Some of the most interesting “Best of NeoCon” entries aren’t physical furnishings at all. Instead, they are software technologies that are designed to enhance the workplace. Here are a couple that might improve how businesses go about office space planning and furniture selection:
20-20 Visual Impression
This 3D office layout and furniture design software tool is intended for office furniture dealers to use in customer consultations. It’s being marketed as more than simply “imaging”. Because the user can change the viewing perspective to see the furnishings from every angle, this is being referred to as “visualization” software. One big selling point for dealers is likely to be the speed with which the imagery can be updated with new specs and the fact that the solution is integrated with a huge library of manufacturer surfacing and finish options. Less time spent manually entering new textile, laminate, and paint data could save a lot of time.
Photo Lab in CET Designer
This software package from Configura, Inc. continues to evolve in collaboration with manufacturers like Steelcase, Teknion, and Haworth to ensure a complete and accurate catalogue of specifications. The drag and drop function lets users add and remove various workstations and other furniture items easily while delivering photorealistic renderings. It automatically inserts hardware and other components that might be overlooked in a simpler software system. This also helps with the final step – putting together an order with all the parts needed to complete the carefully designed “look”.

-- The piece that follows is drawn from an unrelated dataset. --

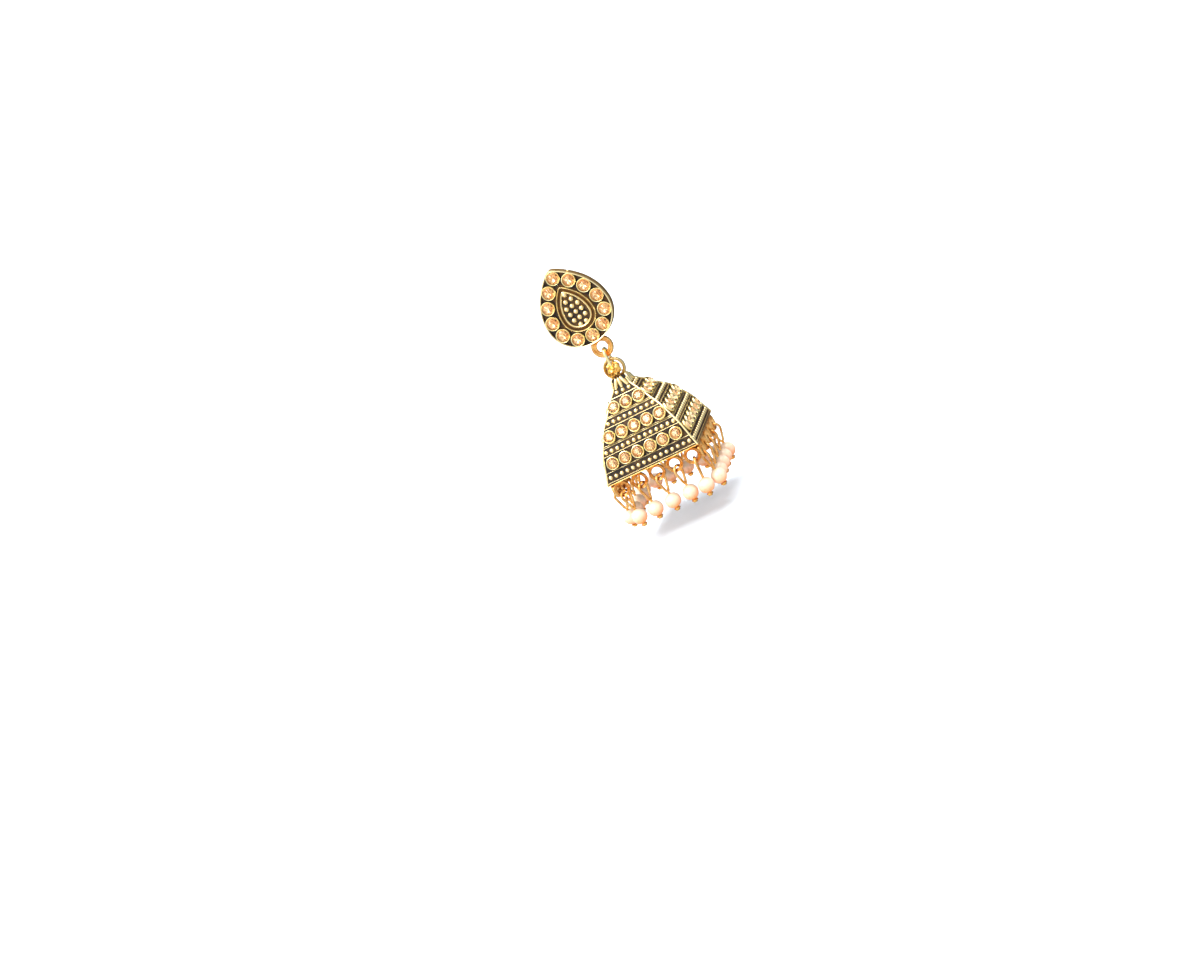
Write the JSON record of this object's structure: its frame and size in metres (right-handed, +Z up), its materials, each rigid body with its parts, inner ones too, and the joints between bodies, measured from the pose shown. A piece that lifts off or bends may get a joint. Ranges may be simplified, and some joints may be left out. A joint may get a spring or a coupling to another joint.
{
  "type": "jhumka earring",
  "caption": "Drop earring: a teardrop stud set with stones, a link, and a square bell with stones, granules and a fringe of pearl drops.",
  "frame": {"origin": "the ear post's axis at the plane of the stud's flat back, where the earring pins on", "axes": "+Z up, the earring hangs along -Z; +X to the right seen from the front; the front faces -Y and the post points along +Y"},
  "size_m": [0.0211, 0.0221, 0.048],
  "materials": {
    "antique_gold": "cast alloy, antique gold plate, bright on the relief and oxidised dark in the recesses",
    "bright_gold": "satin gold-plated brass wire",
    "pearl": "faux pearl, glossy pearl coat",
    "crystal": "faceted champagne rhinestone with a foiled back"
  },
  "bodies": {
    "stud": {"stud": "antique_gold", "ear_post": "bright_gold"},
    "link": {"link": "bright_gold", "eye_bead": "bright_gold"},
    "drop": {"bell": "antique_gold", "drop_wire_01": "bright_gold", "drop_wire_02": "bright_gold", "drop_wire_03": "bright_gold", "drop_wire_04": "bright_gold", "drop_wire_05": "bright_gold", "drop_wire_06": "bright_gold", "drop_wire_07": "bright_gold", "drop_wire_08": "bright_gold", "drop_wire_09": "bright_gold", "drop_wire_10": "bright_gold", "drop_wire_11": "bright_gold", "drop_wire_12": "bright_gold", "drop_wire_13": "bright_gold", "drop_wire_14": "bright_gold", "drop_wire_15": "bright_gold", "drop_wire_16": "bright_gold", "drop_wire_17": "bright_gold", "drop_wire_18": "bright_gold", "drop_wire_19": "bright_gold", "drop_wire_20": "bright_gold", "pearl_01": "pearl", "pearl_02": "pearl", "pearl_03": "pearl", "pearl_04": "pearl", "pearl_05": "pearl", "pearl_06": "pearl", "pearl_07": "pearl", "pearl_08": "pearl", "pearl_09": "pearl", "pearl_10": "pearl", "pearl_11": "pearl", "pearl_12": "pearl", "pearl_13": "pearl", "pearl_14": "pearl", "pearl_15": "pearl", "pearl_16": "pearl", "pearl_17": "pearl", "pearl_18": "pearl", "pearl_19": "pearl", "pearl_20": "pearl"}
  },
  "joints": [
    {"name": "link_swing", "type": "hinge", "parent": "stud", "child": "link", "pos_m": [0.00086, -0.00097, -0.0097], "axis": [1, 0, 0], "range_deg": [-75, 75]},
    {"name": "bell_sway", "type": "hinge", "parent": "link", "child": "drop", "pos_m": [0.00086, -0.00097, -0.01265], "axis": [0, 1, 0], "range_deg": [-70, 70]}
  ]
}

Why so much attention on imaging and planning software?
Office furniture companies that don’t invest in some form of accurate and realistic imaging software will be left in the dust. At Cubicles Office Environments, we always offer software generated plans in our free consultation process so our clients can see and understand exactly what they are getting. But we know that fancy images are just half of the picture. We also stand behind the comprehensive quotes we put together. If we accidentally forget a necessary component during the design process, we will pay for it ourselves.